先日、群ようこ『きものが着たい』(KADOKAWA)を読了しました。
群ようこさんご本人とお知り合いの方の着物エピソードが紹介されている本書。
とくに、群ようこさんのエピソードがすごかったです。
貯金がなくなる金額の着物をいきなり買うなんて、私には真似できない!
今回は、『きものが着たい』に倣って、私自身の着物エピソードを書こうと思います。
といっても、私は超初心者。着物をまだ着ることさえできていないのです。
きものを着たいという夢
2019年の年の暮れ、私は2020年こそ「きものが着たい」と思いました。
大正ロマンが好きだったり、美術館に行った際に素敵な着物をお召しになっているご婦人を見かけていいなと思ったり、以前から着物に対する憧れがありました。
着物に対して、憧れると同時に、
「高い」「着るのめんどくさそう」「手入れが大変そう」「TPOがよくわからない」「覚えることが多そう」「近所を歩く自信はない」
という、とっつきにくいイメージも抱いていました。
それでも、やっぱり、着物を着てみたい!
2020年の目標の一つを「着物を着ること」にしました。
そして、2020年1月、私は着物に興味を持っていることを、実家にいる母へ伝えました。
なぜ、まず、母親に伝えたのか?
誰かに聞いたのか、どこかで読んだのか忘れてしまいましたが、
次の教えに従ったのです。
「着物を始めたいけれど、手持ちの着物がない」と悩む初心者さんは、
お母さん・おばあちゃんなど、親族に声をかけると、眠っている着物を譲ってもらえるかもしれません。
初心者は、まずはその着物を狙うのです!
華道を習っていた母の着物
そもそも、母が何かしら着物を所持していることを知っていました。
成人式に私は母の娘時代の振袖を着ましたし、着物姿の若い母の写真も見た覚えがあります。
実家に数枚の着物がありそうな雰囲気を感じていたのです。
結果、振袖の他に、「町娘かよ」とツッコミをいれたくなる黄八丈と、牡丹のような柄が入った大島紬を母が持っていることがわかりました。
結婚する前の母は華道を習っていました。

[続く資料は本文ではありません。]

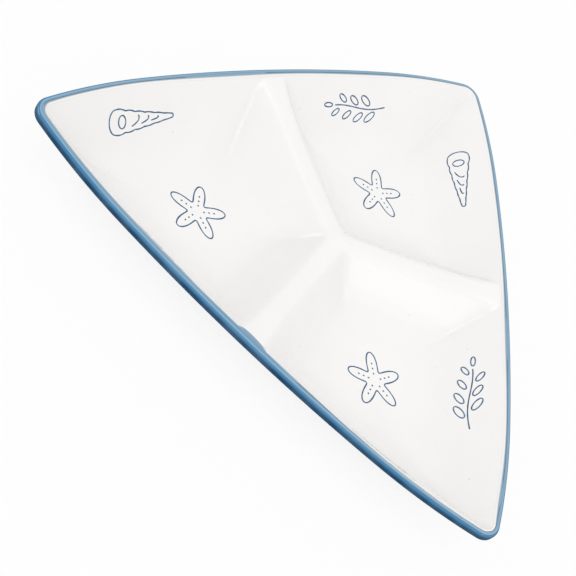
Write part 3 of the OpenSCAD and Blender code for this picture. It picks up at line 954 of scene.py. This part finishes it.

その時に着用するために、今は亡き祖母が奮発して購入した着物でした。
母は華道を続け、師範のお免状取得に至ります。
しかし、その後、母は華道を仕事にも趣味にもせず、私は母が着物を着ているところを見たことはありません。
実家にある着物2枚の他に、着物にあわせた帯や桃色の訪問着があったようです。
しかし、母の実家を処分する際に、どこかに行ってしまったかもとのこと。
帯がないのは残念ですが、先人の言うとおり、親族に、着物があるか聞いてみるものだなと思いました。
着物の夢は先送り
私が次回、実家に帰省した際に、母の着物をもらう予定でいました。
若い頃の母と私は背格好が近いので、おそらくサイズも大丈夫だと予想しました。
母は自分では着ないけれど、祖母が購入してくれた着物を手放すこともできなかったようで、私が着るのがうれしいみたいでした。
しかしながら、2020年の新型コロナウイルス感染拡大、そして、自分自身の妊娠が判明し、着物の夢は先送りになりました。
服って、ただの着る布ではないんだと
その後、父方の祖母宅を処分した際にも、着物が発掘されました。
祖母が施設に入居するため、父が一人で祖母宅を片づけていた際に、着物を発見したようです。
父は、たくさんある着物の中から状態の悪いものなどは処分し、着物8枚・帯6枚を持ち帰りました。
私は父に着物に興味を持っていることを伝えていませんでした。
それでも、父は何を考えたのか捨てずに持って帰ってきてくれたので、母から「おばあちゃん家から着物が出てきたよ」と連絡を貰うことができました。
私は祖母の着物姿を見たことがありません。
母もあの家のどこに着物がそんなにあったのだろう、と不思議に思っているようでした。
華道をやめた母も、腰が曲がり歩くことさえ困難になった祖母も、手放すことができなかった着物。
服って、ただ着るためだけの布ではないんだなと、改めて思いました。
結局、私はまだ着物を着ることはできていませんが、母や祖母の思いのつまった着物をいつか着ることができたらいいなと思います。
そのときは、『きものが着たい』での群ようこさんの初心者向けアドバイスを参考にしようと思います。